Swim Upstream or Float Downstream – Change Your Environment to Change Your Behavior
The situation controls your behavior. If you want to control your behaviors, look at changing your situation.
I hope everyone is having a fantastic holiday break. Taking a step away from things can be quite valuable. I like to think of myself as introspective. Yet when I was working, I would often surprise myself during breaks. I would look at a situation which had been stressing me for weeks or months, and the solution would seem clear, once I had stepped away from the constant short term pressure.

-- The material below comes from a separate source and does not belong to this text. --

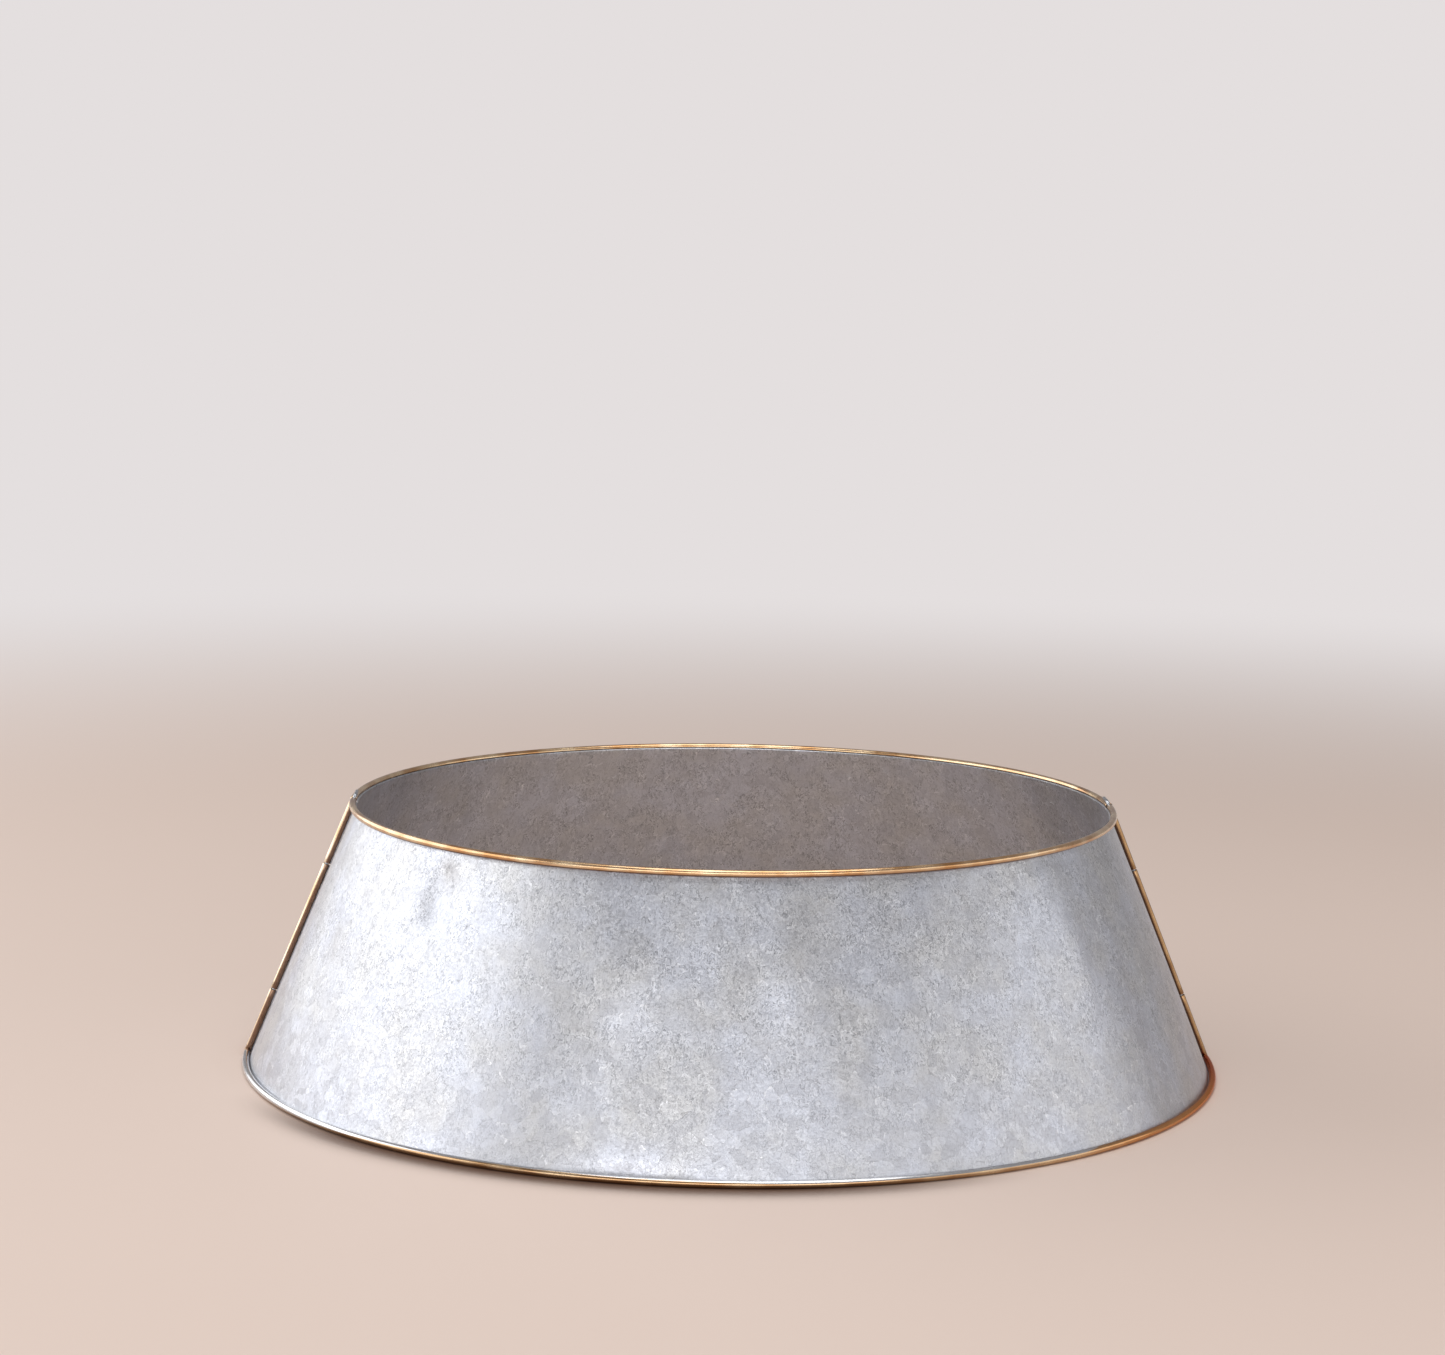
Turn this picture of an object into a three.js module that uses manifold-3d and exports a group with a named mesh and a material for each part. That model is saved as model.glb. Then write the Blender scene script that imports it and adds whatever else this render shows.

As a simple example, I once had an engineer trying out management, and she wasn't succeeding. I was spending significant mental energy trying to coach her towards success. I was simultaneously trying to keep their team's morale up, as they weren't thrilled with their new manager. It took a long weekend for me to take a few breaths, and realize that I'd passed the point where I had given that pseudo-manager a fair shot. I now needed to pull the plug on their management experiment. The answer was clear once I wasn't in the thick of solving daily issues.
We live a lot of our life on autopilot. You get up to your normal alarm, get ready in your normal way, perform your work tasks as best you can, and it continues. Each day is different, but a huge percentage of your decisions are relatively automatic.
I've struggled with overeating my whole life. It has taken years for me to build up mechanisms which work for me, to (usually) protect me from myself. I'll occasionally eat 6k calories of pizza in a sitting, but these days I'm doing fine.
My turning point was when I first moved to the Seattle area in 2007. I'd grown up in the Midwest, with their fantastic Italian Beef sandwiches and deep dish pizza.
I had spent years wishing I could lose weight. Diets and exercise never stuck. After changing my physical location, I immediately found success. My situation changed, and my behavior changed with it. I began hiking, because that's what people did out here. Then I began rock climbing, because I was invited by a co-worker. Then I joined CrossFit, because that's what my co-workers were doing. The regular physical activity changed my relationship to food, and how I spent my weekends.
Within 6 months, I'd lost over 40-pounds. I could run a few miles without trying hard, certainly a new thing for me. While I'd love to personally take credit for it, I'd spent the previous 30 years of my life not being successful. Is it a coincidence that I moved, and immediately became healthier?
The key was that I stopped “trying to lose weight”, and instead changed my situation. My situation changed, which changed my eating and fitness patterns. Situation → behavior → result, instead of trying to change my behavior in a static situation.
I think we often have a mistaken assumption about good intentions in our lives. We think “I want to lose weight”, and we translate that into “I should eat less.” Planning to change doesn't work. We become frustrated with ourselves, and feel like we should simply try harder.
There's a saying at Amazon that I absolutely love.
Good intentions never work, you need good mechanisms to make anything happen. — Jeff Bezos
(if that's not his literal quote, my apologies Jeff)
Going back to my autopilot statement earlier, I believe that reacting to our environment is unavoidable. We can control our lives to an extent, but you will struggle if you're working against your environment.
Instead, consider what environmental changes need to take place to encourage the output you desire. It's easier to change your environment than it is to change your behavior. Or to put it another way, it's easier for me to stop at a sushi restaurant for dinner than it is for me to eat responsibly at a pizza restaurant.
Changing the situation at work
I spent years in a B2B publishing company. I slowly worked my way into management there. In no way would I say that my career was a wild success. It was fine, but nothing special. Then on a whim, I applied to Amazon, and made it in.
To say that Amazon was different is an understatement. I distinctly remember writing some of my past co-workers at home, and strongly encouraging them to move. I excitedly proclaimed, “I learned more in the last 6 months than I learned in the last 6 years!”
I think a lot about how my life changed. If I looked at my career and skill trajectory pre-Amazon, it was one pattern. If I looked at my trajectory once I moved to Amazon, I saw something completely different.
I didn't change. Amazon is many things, but it isn't excellent at training employees. Their training is pretty poor in my opinion.
When it comes down to it, I think that we naturally react to the situation we're in. If we stand instead of sit in the kitchen, we naturally eat less. If we work at a top-tier tech company with high expectations, we naturally improve our performance.
I'm not saying that everyone rises to the occasion at Amazon, or that our situations completely dictate our performance. Yet, I think they have an outsized impact on our behaviors.
I've interviewed plenty of employees who have worked 15-20 years at the same company, doing the same work. They explain that their career has been stagnant, and they'd like to see if they can cut it in a faster paced environment. Many of these people will experience a fantastic explosion of personal growth.